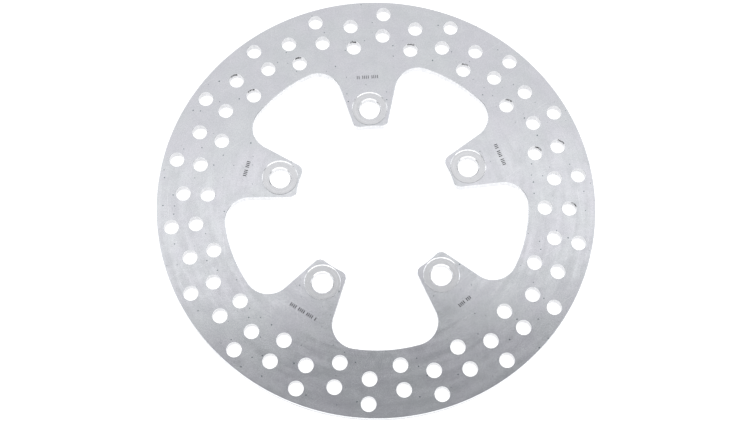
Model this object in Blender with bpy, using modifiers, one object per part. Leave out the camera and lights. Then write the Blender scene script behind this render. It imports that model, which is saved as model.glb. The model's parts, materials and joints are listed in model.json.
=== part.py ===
"""One-piece motorcycle brake disc: a drilled braking band with five bolting lugs inside it.

The hub-side face lies on z = 0 and the outer face, with the spot-faced lugs, looks up (+Z).
The disc's axis is the Z axis, and the second lug points along +Y.
"""

import math

import bmesh
import bpy
from mathutils import Matrix, Vector

MM = 0.001

# Disc
OUTER_DIAMETER = 220.0 * MM
THICKNESS = 5.0 * MM
EDGE_BREAK = 0.3 * MM

# Vent holes: rings of drilled holes across the braking band
VENT_DIAMETER = 7.5 * MM
VENT_RINGS = 4
VENTS_PER_RING = 18
RING_STEP = 6.13 * MM
RIM_WEB = 3.3 * MM
INNER_WEB = 4.5 * MM

# Lugs
LUG_COUNT = 5
BOLT_CIRCLE_DIAMETER = 100.0 * MM
LUG_WIDTH_AT_BOLT = 22.0 * MM
LUG_SIDE_ANGLE = math.radians(15.0)
LUG_TIP_REACH = 9.75 * MM
LUG_CORNER_RADIUS = 3.8 * MM
LUG_ROOT_FILLET = 12.0 * MM

# Bolt holes and their spot faces on the outer side
BOLT_HOLE_DIAMETER = 10.5 * MM
BOLT_HOLE_CHAMFER = 0.5 * MM
SPOT_FACE_DIAMETER = 18.2 * MM
SPOT_FACE_DEPTH = 0.4 * MM

# Angles of the pattern
FIRST_LUG_ANGLE = math.radians(18.0)
LINED_UP_LUG = 3

# Facets on the round stretches
RIM_SIDES = 144
VENT_SIDES = 16
BOLT_SIDES = 32
TIP_STEPS = 3
CORNER_STEPS = 6
FILLET_STEPS = 6
BAY_STEPS = 4

# How far the cutters stand out of the faces they cut
OVERRUN = 2.0 * MM
WELD = 0.001 * MM

# Sizes that follow
RIM_RADIUS = OUTER_DIAMETER / 2
OUTER_RING_RADIUS = RIM_RADIUS - RIM_WEB - VENT_DIAMETER / 2
INNER_RING_RADIUS = OUTER_RING_RADIUS - (VENT_RINGS - 1) * RING_STEP
BAY_RADIUS = INNER_RING_RADIUS - VENT_DIAMETER / 2 - INNER_WEB
BOLT_RADIUS = BOLT_CIRCLE_DIAMETER / 2
TIP_RADIUS = BOLT_RADIUS - LUG_TIP_REACH
LUG_PITCH = 2 * math.pi / LUG_COUNT
VENT_PITCH = 2 * math.pi / VENTS_PER_RING


def empty_scene():
    """Clear the file and return one collection for the parts and one for the cutters."""
    for old in list(bpy.data.objects):
        bpy.data.objects.remove(old, do_unlink=True)
    parts = bpy.data.collections.new("brake_disc")
    cutters = bpy.data.collections.new("cutters")
    bpy.context.scene.collection.children.link(parts)
    bpy.context.scene.collection.children.link(cutters)
    return parts, cutters


def ground_steel():
    """Plain ground stainless steel."""
    material = bpy.data.materials.new("ground_steel")
    material.use_nodes = True
    shader = material.node_tree.nodes["Principled BSDF"]
    shader.inputs["Base Color"].default_value = (0.62, 0.63, 0.65, 1.0)
    shader.inputs["Metallic"].default_value = 1.0
    shader.inputs["Roughness"].default_value = 0.36
    return material


def polar(radius, angle):
    """The point at a radius and an angle round the disc's axis."""
    return Vector((radius * math.cos(angle), radius * math.sin(angle)))


def arc(centre, radius, start, end, steps):
    """Points along an arc from one angle to another, both ends included."""
    angles = [start + (end - start) * step / steps for step in range(steps + 1)]
    return [centre + polar(radius, angle) for angle in angles]


def lug_angle(index):
    """Where a lug points."""
    return FIRST_LUG_ANGLE + index * LUG_PITCH


def half_sector():
    """Half the opening's outline, from a lug's middle to the next bay's middle, lug along +X."""
    side_normal = Vector((-math.sin(LUG_SIDE_ANGLE), math.cos(LUG_SIDE_ANGLE)))
    side_offset = Vector((BOLT_RADIUS, LUG_WIDTH_AT_BOLT / 2)).dot(side_normal)

    corner_reach = TIP_RADIUS + LUG_CORNER_RADIUS
    corner_angle = LUG_SIDE_ANGLE + math.asin((side_offset - LUG_CORNER_RADIUS) / corner_reach)
    corner_centre = polar(corner_reach, corner_angle)

    fillet_reach = BAY_RADIUS - LUG_ROOT_FILLET
    fillet_angle = LUG_SIDE_ANGLE + math.asin((side_offset + LUG_ROOT_FILLET) / fillet_reach)
    fillet_centre = polar(fillet_reach, fillet_angle)

    axis = Vector((0.0, 0.0))
    across = math.pi / 2
    points = arc(axis, TIP_RADIUS, 0.0, corner_angle, TIP_STEPS)[:-1]
    points += arc(
        corner_centre,
        LUG_CORNER_RADIUS,
        corner_angle + math.pi,
        LUG_SIDE_ANGLE + across,
        CORNER_STEPS,
    )
    points += arc(
        fillet_centre, LUG_ROOT_FILLET, LUG_SIDE_ANGLE - across, fillet_angle, FILLET_STEPS
    )
    points += arc(axis, BAY_RADIUS, fillet_angle, LUG_PITCH / 2, BAY_STEPS)[1:]
    return points


def opening_outline():
    """The outline of the opening in the middle, round all the lugs and bays."""
    half = half_sector()
    mirrored = [Vector((point.x, -point.y)) for point in reversed(half[1:-1])]
    outline = []
    for index in range(LUG_COUNT):
        turn = Matrix.Rotation(lug_angle(index), 2)
        outline += [turn @ point for point in mirrored + half]
    return outline


def vent_outlines():
    """One circle for each vent hole, odd and even rings half a pitch apart."""
    outlines = []
    for ring in range(VENT_RINGS):
        radius = INNER_RING_RADIUS + ring * RING_STEP
        first = lug_angle(LINED_UP_LUG) + (ring % 2) * VENT_PITCH / 2
        for number in range(VENTS_PER_RING):
            centre = polar(radius, first + number * VENT_PITCH)
            outlines.append(arc(centre, VENT_DIAMETER / 2, 0.0, 2 * math.pi, VENT_SIDES)[:-1])
    return outlines


def as_cutter(thing, collection):
    """Move an object to the cutters, drawn as wire and left out of renders."""
    for old in list(thing.users_collection):
        old.objects.unlink(thing)
    collection.objects.link(thing)
    thing.display_type = "WIRE"
    thing.hide_render = True
    return thing


def flat_cutter(name, outlines, collection):
    """A closed mesh with the given flat outlines, standing out of both faces of the disc."""
    curve = bpy.data.curves.new(name + "_outline", "CURVE")
    curve.dimensions = "2D"
    curve.fill_mode = "BOTH"
    curve.extrude = THICKNESS / 2 + OVERRUN
    for outline in outlines:
        spline = curve.splines.new("POLY")
        spline.points.add(len(outline) - 1)
        for place, point in zip(spline.points, outline):
            place.co = (point.x, point.y, 0.0, 1.0)
        spline.use_cyclic_u = True
    drawn = bpy.data.objects.new(name + "_curve", curve)
    drawn.location.z = THICKNESS / 2
    collection.objects.link(drawn)
    bpy.context.view_layer.update()

    seen = drawn.evaluated_get(bpy.context.evaluated_depsgraph_get())
    mesh = bpy.data.meshes.new_from_object(seen)
    shape = bmesh.new()
    shape.from_mesh(mesh)
    bmesh.ops.remove_doubles(shape, verts=shape.verts, dist=WELD)
    bmesh.ops.recalc_face_normals(shape, faces=shape.faces)
    shape.to_mesh(mesh)
    shape.free()
    cutter = bpy.data.objects.new(name, mesh)
    cutter.matrix_world = drawn.matrix_world
    bpy.data.objects.remove(drawn, do_unlink=True)
    return as_cutter(cutter, collection)


def bolt_profile():
    """Half the section of a bolt hole's cutter, from its top on the axis down its outer side."""
    floor = THICKNESS - SPOT_FACE_DEPTH
    bore = BOLT_HOLE_DIAMETER / 2
    spot = SPOT_FACE_DIAMETER / 2
    return [
        (0.0, THICKNESS + OVERRUN),
        (spot + OVERRUN, THICKNESS + OVERRUN),
        (spot - SPOT_FACE_DEPTH, floor),
        (bore + BOLT_HOLE_CHAMFER, floor),
        (bore, floor - BOLT_HOLE_CHAMFER),
        (bore, BOLT_HOLE_CHAMFER),
        (bore + BOLT_HOLE_CHAMFER + OVERRUN, -OVERRUN),
        (0.0, -OVERRUN),
    ]


def bolt_cutters(collection):
    """The turned cutter of each bolt hole with its spot face and chamfers."""
    profile = bolt_profile()
    mesh = bpy.data.meshes.new("bolt_hole_profile")
    points = [(across, 0.0, up) for across, up in profile]
    edges = [(index, index + 1) for index in range(len(profile) - 1)]
    mesh.from_pydata(points, edges, [])
    cutters = []
    for index in range(LUG_COUNT):
        cutter = bpy.data.objects.new("bolt_hole_%d" % (index + 1), mesh)
        centre = polar(BOLT_RADIUS, lug_angle(index))
        cutter.location = (centre.x, centre.y, 0.0)
        turned = cutter.modifiers.new("turned", "SCREW")
        turned.steps = BOLT_SIDES
        turned.render_steps = BOLT_SIDES
        turned.use_merge_vertices = True
        turned.merge_threshold = WELD
        cutters.append(as_cutter(cutter, collection))
    return cutters


def cut(thing, cutter):
    """Cut one object out of another."""
    modifier = thing.modifiers.new(cutter.name, "BOOLEAN")
    modifier.operation = "DIFFERENCE"
    modifier.solver = "EXACT"
    modifier.object = cutter


def rotor_disc(parts, cutters):
    """The whole disc: a round blank, opened, edge-broken, drilled and spot-faced."""
    bpy.ops.mesh.primitive_cylinder_add(
        vertices=RIM_SIDES,
        radius=RIM_RADIUS,
        depth=THICKNESS,
        location=(0.0, 0.0, THICKNESS / 2),
    )
    blank = bpy.context.object
    cut(blank, flat_cutter("opening", [opening_outline()], cutters))
    edge = blank.modifiers.new("edge_break", "BEVEL")
    edge.limit_method = "ANGLE"
    edge.angle_limit = math.radians(60.0)
    edge.width = EDGE_BREAK
    edge.segments = 1
    cut(blank, flat_cutter("vents", vent_outlines(), cutters))
    for cutter in bolt_cutters(cutters):
        cut(blank, cutter)
    bpy.context.view_layer.update()

    seen = blank.evaluated_get(bpy.context.evaluated_depsgraph_get())
    mesh = bpy.data.meshes.new_from_object(seen)
    mesh.name = "rotor_disc"
    mesh.shade_smooth()
    mesh.set_sharp_from_angle(angle=math.radians(30.0))
    mesh.materials.clear()
    mesh.materials.append(ground_steel())
    disc = bpy.data.objects.new("rotor_disc", mesh)
    disc.matrix_world = blank.matrix_world
    bpy.data.objects.remove(blank, do_unlink=True)
    parts.objects.link(disc)
    return disc


def main():
    """Build the disc."""
    parts, cutters = empty_scene()
    rotor_disc(parts, cutters)


main()
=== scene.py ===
"""A ground-steel motorcycle brake disc, seen from above on a white light table."""

import json
import math

import bmesh
import bpy
from mathutils import Matrix, Vector


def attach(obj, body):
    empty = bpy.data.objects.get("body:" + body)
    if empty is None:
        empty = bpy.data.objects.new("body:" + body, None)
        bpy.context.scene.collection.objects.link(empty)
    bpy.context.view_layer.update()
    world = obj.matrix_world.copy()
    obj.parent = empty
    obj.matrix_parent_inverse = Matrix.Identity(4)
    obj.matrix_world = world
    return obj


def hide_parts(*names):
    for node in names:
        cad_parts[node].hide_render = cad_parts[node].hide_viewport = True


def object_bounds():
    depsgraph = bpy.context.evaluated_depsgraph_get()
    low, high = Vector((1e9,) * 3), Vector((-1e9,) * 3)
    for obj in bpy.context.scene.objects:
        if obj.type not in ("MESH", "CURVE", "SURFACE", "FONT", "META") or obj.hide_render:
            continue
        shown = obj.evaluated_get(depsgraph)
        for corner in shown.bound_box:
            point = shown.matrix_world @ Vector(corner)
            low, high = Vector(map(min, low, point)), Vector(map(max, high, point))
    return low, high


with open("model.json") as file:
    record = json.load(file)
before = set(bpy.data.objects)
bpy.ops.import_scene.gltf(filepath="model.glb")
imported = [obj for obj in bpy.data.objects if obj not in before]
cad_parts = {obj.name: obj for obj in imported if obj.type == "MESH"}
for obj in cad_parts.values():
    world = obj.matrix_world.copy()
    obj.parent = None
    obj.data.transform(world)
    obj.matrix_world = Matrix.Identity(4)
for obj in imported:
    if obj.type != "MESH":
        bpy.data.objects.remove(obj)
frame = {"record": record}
CAD_LOW, CAD_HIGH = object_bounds()

MM = 0.001

# From the frame
RIM_RADIUS = (CAD_HIGH.x - CAD_LOW.x) / 2
BOTTOM = CAD_LOW.z
TOP = CAD_HIGH.z
MOUNTS = frame["record"]["mounts"]
LUG_SEATS = [mount["pos_m"] for mount in MOUNTS if mount["name"].startswith("hub_seat")]
BOLT_SEATS = [mount["pos_m"] for mount in MOUNTS if mount["name"].startswith("bolt_head_seat")]
BOLT_FLOOR = BOLT_SEATS[0][2]
LUG_ANGLES = [math.atan2(seat[1], seat[0]) for seat in LUG_SEATS]
LUG_COUNT = len(LUG_ANGLES)
LUG_PITCH = 2 * math.pi / LUG_COUNT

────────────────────

## Set task:
Transcribe word for word the lines from the one holding "return disc" through the one holding "CAD_LOW, CAD_HIGH = object_bounds()". Include both, and add nothing.

## Output below:
    return disc


def main():
    """Build the disc."""
    parts, cutters = empty_scene()
    rotor_disc(parts, cutters)


main()
=== scene.py ===
"""A ground-steel motorcycle brake disc, seen from above on a white light table."""

import json
import math

import bmesh
import bpy
from mathutils import Matrix, Vector


def attach(obj, body):
    empty = bpy.data.objects.get("body:" + body)
    if empty is None:
        empty = bpy.data.objects.new("body:" + body, None)
        bpy.context.scene.collection.objects.link(empty)
    bpy.context.view_layer.update()
    world = obj.matrix_world.copy()
    obj.parent = empty
    obj.matrix_parent_inverse = Matrix.Identity(4)
    obj.matrix_world = world
    return obj


def hide_parts(*names):
    for node in names:
        cad_parts[node].hide_render = cad_parts[node].hide_viewport = True


def object_bounds():
    depsgraph = bpy.context.evaluated_depsgraph_get()
    low, high = Vector((1e9,) * 3), Vector((-1e9,) * 3)
    for obj in bpy.context.scene.objects:
        if obj.type not in ("MESH", "CURVE", "SURFACE", "FONT", "META") or obj.hide_render:
            continue
        shown = obj.evaluated_get(depsgraph)
        for corner in shown.bound_box:
            point = shown.matrix_world @ Vector(corner)
            low, high = Vector(map(min, low, point)), Vector(map(max, high, point))
    return low, high


with open("model.json") as file:
    record = json.load(file)
before = set(bpy.data.objects)
bpy.ops.import_scene.gltf(filepath="model.glb")
imported = [obj for obj in bpy.data.objects if obj not in before]
cad_parts = {obj.name: obj for obj in imported if obj.type == "MESH"}
for obj in cad_parts.values():
    world = obj.matrix_world.copy()
    obj.parent = None
    obj.data.transform(world)
    obj.matrix_world = Matrix.Identity(4)
for obj in imported:
    if obj.type != "MESH":
        bpy.data.objects.remove(obj)
frame = {"record": record}
CAD_LOW, CAD_HIGH = object_bounds()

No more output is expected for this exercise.